Die Schweiz hat ihr vermeintlich bestes Personal aufgeboten für die Mission «Wiederherstellung des Vertrauens in den heimischen Werkplatz». Doch so ganz überzeugend mutet das Happening inhaltlich wie optisch nicht an. 

Und zu Hause fragt man sich: Was ist bloss los mit diesem Land? Die Gletscher schmelzen, die Berge bröckeln, die Toblerone verliert ihren Swissness-Anspruch –, und jetzt kollabieren auch noch die Grossbanken. 

Da ist ein Alain Berset zu sehen, der immer wieder dramatisch die Hände vor dem Gesicht zusammenfaltet, als bete er eine höhere sozialdemokratische Macht an. Karin Keller-Sutter behauptet vor einer Batwomen-artigen Silhouette, dass es sich trotz dreistelliger staatlicher Milliardenabsicherung bloss um eine Business-Lösung zwischen zwei Schweizer Banken handle. 

Als bete er eine höhere Macht an: Alain Berset.

Nationalbank-Häuptling Thomas Jordan liest im Duktus eines Musterfunktionärs seinen vorbereiteten Text ab und formt dabei ein Gesicht, als wolle er die Märkte mit einem gutschweizerischen Wesenskonglomerat aus Entschlossenheit, Sachlichkeit und Beamten-Tadellosigkeit besänftigen.

Links davon der fleischgewordene Finanz-Triumphator, Colm Kelleher von der UBS, der sich – als Einziger – «sehr freut, hier sein zu dürfen», und mit einem (womöglich nicht ganz richtig simultan übersetzten) «5-Billiarden-Vermögen» prahlt, das der UBS zur Verwaltung anvertraut sei. 

Und alle sitzen sie schön eng beisammen, bis auf den etwas farblosen Linksaussen – Herr Lehmann von der Credit Suisse – der seine Distanz zur UBS offenbar auch bühnentechnisch zu unterstreichen trachtet (und der die Frage, wie viel von den 50 Milliarden Zustupf er schon verwendet habe, routiniert unbeantwortet lässt).

Referiert vor einer Batwoman-artigen Silhouette: Karin Keller-Sutter.

Hinter dieser Runde sind zwei Schweizer Fahnen so drapiert worden, dass sie schlapp und in ihrer Entfaltung gehemmt von der Decke baumeln wie zwei überdimensionierte Krawatten, auf denen das Schweizer Kreuz aussieht wie ein grosses Delete-Zeichen. Gut möglich, dass es da einem Dekorateur gefiel, sich dezent-symbolisch einzubringen. 

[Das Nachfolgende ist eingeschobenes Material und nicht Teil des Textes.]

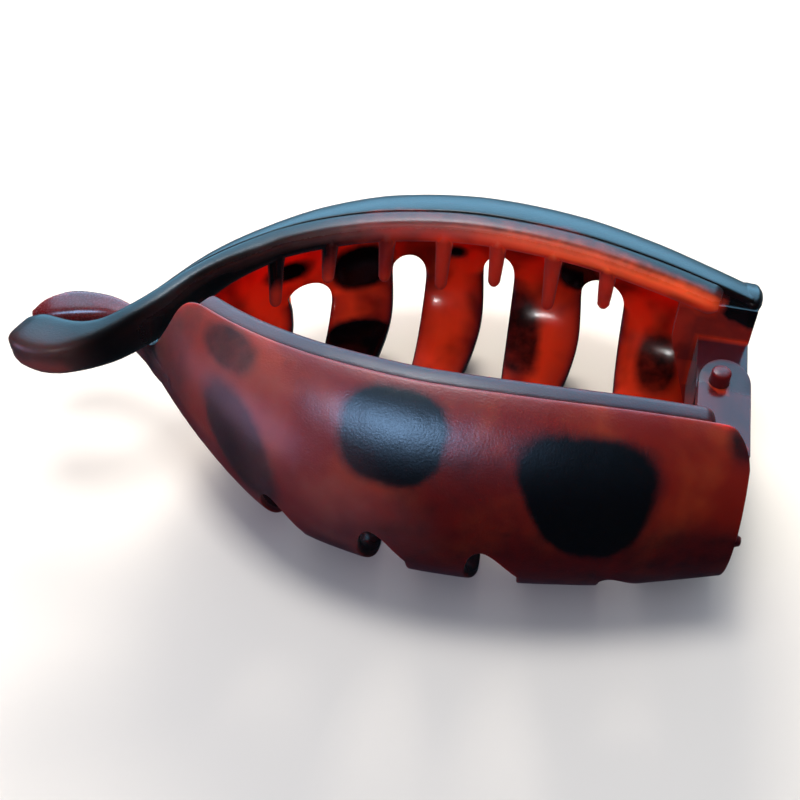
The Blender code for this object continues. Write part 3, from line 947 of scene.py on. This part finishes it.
@dataclass
class Hinge:
    """Sizes of the hinge that the two jaws share. A lug is its low and high level and how far it reaches."""

    pin_x: float = 57.9
    pin_radius: float = 1.4
    pin_ease: float = 0.3
    pin_tone: float = 0.5
    bore_radius: float = 1.5
    pin_top: float = -8.0
    pin_bottom: float = -27.6
    pin_sides: int = 48
    lug_root: float = 13.3
    lug_half_width: float = 3.7
    lug_offset: float = 0.8
    near_top_lug: Place = (-12.4, -10.1, 4.6)
    far_knuckle: Place = (-23.5, -12.7, 3.0)
    near_low_lug: Place = (-26.6, -23.8, 3.0)
    web_out: tuple[float, float] = (11.6, 14.0)
    plate_x: tuple[float, float] = (60.0, 61.5)
    plate_angles: tuple[float, float] = (60.0, -84.0)

    def lug(self, side: Side, size: Place) -> Skin:
        """Level plate from the web to the pin, its free end half an ellipse about the pin.

        Args:
            side: the jaw.
            size: low level, high level and reach past the middle plane.

        Returns:
            The plate.
        """
        low, high, reach = size
        turn = np.linspace(0.0, math.pi, 33)
        middle = self.pin_x + self.lug_offset
        x = middle - self.lug_half_width * np.cos(turn)
        y = -side.value * reach * np.sin(turn)
        root = np.array([[middle + self.lug_half_width, side.value * self.lug_root],
                         [middle - self.lug_half_width, side.value * self.lug_root]])
        return prism(np.concatenate([root, np.stack([x, y], axis=1)]), low, high, 2)

    def end_plate(self, side: Side, section: Section) -> Skin:
        """Plate that closes the bulge of the shell at the hinge end.

        Args:
            side: the jaw.
            section: the section whose middle depth the plate's outline follows.

        Returns:
            The plate.
        """
        angles = np.linspace(*self.plate_angles, 25)
        points = section.point(side, np.full(25, self.plate_x[1]), angles, np.full(25, 0.5 * section.wall))
        return prism(points[:, 1:], *self.plate_x, 0)

    def upright(self, profile: Rows, spare: float = 0.0) -> Skin:
        """Turned body on the pin's axis, carried past the pin's ends by what is spare."""
        x, low, high = self.pin_x, self.pin_bottom - spare, self.pin_top + spare
        return Turned(profile, (x, 0.0, low), (x, 0.0, high), self.pin_sides).skin()

    def bore(self) -> Skin:
        """Round hole that the pin runs in."""
        return self.upright(((self.bore_radius, 0.0), (self.bore_radius, 1.0)), spare=2.0)

    def build_pin(self) -> bpy.types.Object:
        """Make the pin, with its two ends eased by a quarter of a sine, and give it a plain finish.

        Returns:
            The pin, without its material.
        """
        length = self.pin_top - self.pin_bottom
        low = [(self.pin_radius - self.pin_ease * (1 - math.sin(0.5 * math.pi * e)),
                self.pin_ease * e / length) for e in np.linspace(0.0, 1.0, 5)]
        high = [(r, 1.0 - z) for r, z in reversed(low)]
        pin = self.upright(tuple(low + high)).body("hinge_pin_turned")
        pin.data.shade_smooth()
        pin.data.set_sharp_from_angle(angle=PIN_CRISP_ANGLE)
        # The pin takes the painted edge shade over all of it, as a darker tone
        values = {"cloud": -CLOUD_LIMIT, "painted_glow": 0.0, "dust_and_sheen": 0.0, "inside": 0.0, "edge": self.pin_tone}
        count = len(pin.data.vertices)
        write_finish(pin, {name: np.full(count, value) for name, value in values.items()})
        return pin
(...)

Und zu Hause fragt man sich: Was ist bloss los mit diesem Land? Die Gletscher schmelzen, die Berge bröckeln, die Toblerone verliert ihren Swissness-Anspruch –, und jetzt kollabieren also auch noch die Grossbanken. Und man ist zunehmend fassungslos ob der Milliardenbeträge, die uns abermals zur Rettung der Schweiz – sorry, einer Schweizer Grossbank – aus der Bundeskasse geschaufelt werden.

Erschöpftes Vertrauen

Doch wir Schweizerinnen und Schweizer haben ja das Flair, das ganze Schlamassel dann trotzdem schulterzuckend zu akzeptieren. Dabei hilft uns, dass der Herr Jordan dies alles mit bestimmter Stimme als Usus im Finanzwesen abtut und Begriffe wie «traditionelle Emergency Liquidity Assistance», «Konkurs-Privileg» oder «Public Liquidity Backstop» aus dem zentralbänkischen Vokabular-Werkzeugkasten zupft, dass wir mit nachgoogeln gar nicht mehr nachkommen. Wenn er es sagt, wird es wohl schon seine Richtigkeit haben. 

Als wolle er die Märkte mit einem gutschweizerischen Wesenskonglomerat aus Entschlossenheit, Sachlichkeit und Beamten-Tadellosigkeit besänftigen: Thomas Jordan, Chairman der Nationalbank. 

Und wieder wird in der Runde von «Systemrelevanz» der Grossbanken gesprochen, von «eigentlich niedrigen Risiken» und immer wieder vom «Vertrauen», das zwar kurzfristig «rapide» verloren gegangen sei, das nun aber wieder vollkommen hergestellt sein müsste. 

«Vertrauen wird dadurch erschöpft, dass es in Anspruch genommen wird», hat Bertolt Brecht einmal gesagt. Während das Schweizervolk langsam, aber sicher erschöpft ist, scheinen sich die Börsianer und Spekulanten, für die man das ganze Theater hier in aller Eile inszeniert hat, tatsächlich temporär beruhigt zu haben. Der Kurs der UBS-Aktie hat sich bis heute auf solidem Vorwochenniveau eingependelt. Alles wie gehabt also. Alles ist wieder gut. Der Untergang der Schweiz ist abgewendet. Alles eine Frage der Perspektive.

Mit Sicherheitsabstand: Axel Lehmann (CS) und Colm Kelleher (UBS).